Axios Macro

October 16, 2024
Welcome to a fiscally-focused edition of Macro. As the world's top financial officials prepare to gather in Washington for next week's IMF/World Bank annual meetings, there is a focus on debt ballooning worldwide. More below.
- Plus, a roundup of new projections for how the presidential candidates' tax and immigration policies would affect the economy.
Today's newsletter, edited by Emily Peck and copy edited by Katie Lewis, is 786 words, a 3-minute read.
1 big thing: New global debt warning
Global public debt is on track to match the size of the world economy in the coming years, new projections from the International Monetary Fund show.
Why it matters: That gloomy fiscal outlook in major economies risks triggering market turmoil around the world.
- And global trends — aging societies, geopolitical strife and populist pitches across the political spectrum — suggest the need for more spending, not less.
By the numbers: Global public debt is estimated to top $100 trillion by year-end — or roughly 93% of global GDP, according to new projections from the fund.
- IMF economists expect cumulative global debt will approach 100% of world GDP by 2030, with the two largest economies — the U.S. and China — leading the increase.
- The U.S. is pretty much already there, with a debt-to-GDP ratio of about 100%.
Between the lines: IMF economists suggest that actual outcomes will probably be worse.
- In the group's semiannual Fiscal Monitor Report, researchers say such estimates are often subject to an "optimism bias" and actual global debt levels turn out higher than projected by an average of 6 percentage points of GDP after three years.
The big picture: The estimates don't (and couldn't) fully account for how much governments will have to increase spending to address health care in an increasingly older population, defense, the green transition and more.
- This all assumes a benign economic backdrop and a stable interest rate environment; any potential shock could force higher spending.
Where it stands: The IMF says current economic conditions — cooling inflation, interest rate cuts — provide the environment to rein in spending.
- "With inflation moderating and central banks lowering policy rates, economies are better positioned now to absorb the economic effects of fiscal tightening," the authors write.
Yes, but: That looks politically unfeasible. For instance, both U.S. presidential candidates are campaigning on policies that would add to fiscal deficits to varying degrees.
- The latest projection from the Congressional Budget Office — which doesn't account for campaign promises — shows debt held by the public will be 122% of GDP by 2034.
- "The political discourse on fiscal issues has increasingly tilted toward higher government spending in recent decades," the IMF researchers write.
Threat level: High debt levels in the world's largest economies — paired with the unknown path of fiscal and monetary policy down the line — could rattle financial markets in such a way that spills over into higher borrowing costs for other nations.

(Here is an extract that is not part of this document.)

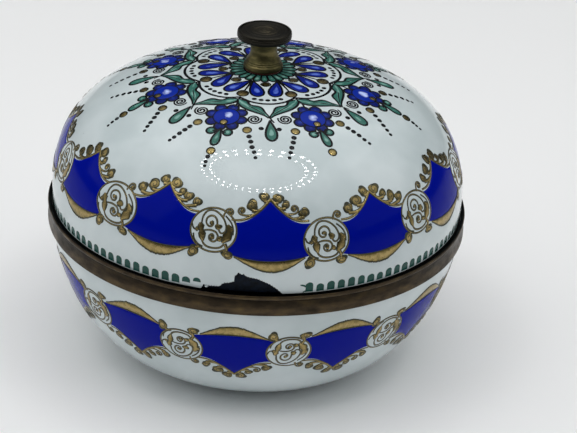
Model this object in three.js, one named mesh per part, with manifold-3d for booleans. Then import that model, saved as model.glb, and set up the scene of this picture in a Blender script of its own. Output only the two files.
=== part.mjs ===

- A separate report this week from the World Bank shows the world's poorest countries cumulatively have more debt now than at any point in the past 18 years.
What they're saying: "The debt problems in advanced economies will have consequences — but it's not like the consequences these economies have," Ayhan Kose, the World Bank's deputy chief economist, tells Axios.
2. The economics of Trump vs. Harris, in three new papers
What do policy wonks do in the weeks leading up to a deeply consequential election? Model the fiscal and economic impacts of the candidates' policies, of course.
Driving the news: Three reports out in the last 24 hours offer mainstream economists' best guesses as to how the tax and immigration policies the two candidates propose would play out.
State of play: The Yale Budget Lab modeled the effect of former President Trump's proposed 10% across-the-board levy on all imports and a 60% tariff on Chinese imports.
- The group finds it would raise about $2.7 trillion in federal revenue over the next decade, but that this number would fall by as much as 26% depending on how aggressively other countries retaliate.
- It finds that the purchasing power of American households would decrease by $1,900-$7,600, depending on factors like how much they substitute away from imported goods and how the Federal Reserve reacts.
The Tax Foundation modeled all Trump tax proposals, finding that his agenda would, taken together, increase long-run GDP and wages by 0.8% and employment by about 600,000 jobs.
Yes, but: In the Tax Foundation's projections, the contribution to growth comes mainly from extending business-friendly provisions of Trump's 2017 tax legislation, which, in this model, will encourage more capital investment and productivity.
- The group finds those provisions would add 2.4% to GDP while Trump's tariffs (and retaliation from overseas) subtract 1.7%.
And a new paper out this morning from scholars at the Brookings Institution, Niskanen Center, and American Enterprise Institute estimates the economic impact of the two candidates' immigration approaches.
- They find net migration over the coming decade could range from 25.6 million people in a scenario in which Trump wins and is maximally aggressive in restricting immigration to 35.7 million people if Harris wins and is maximally aggressive in encouraging it.
- The numbers are quite similar in scenarios where either candidate wins but acts more moderately.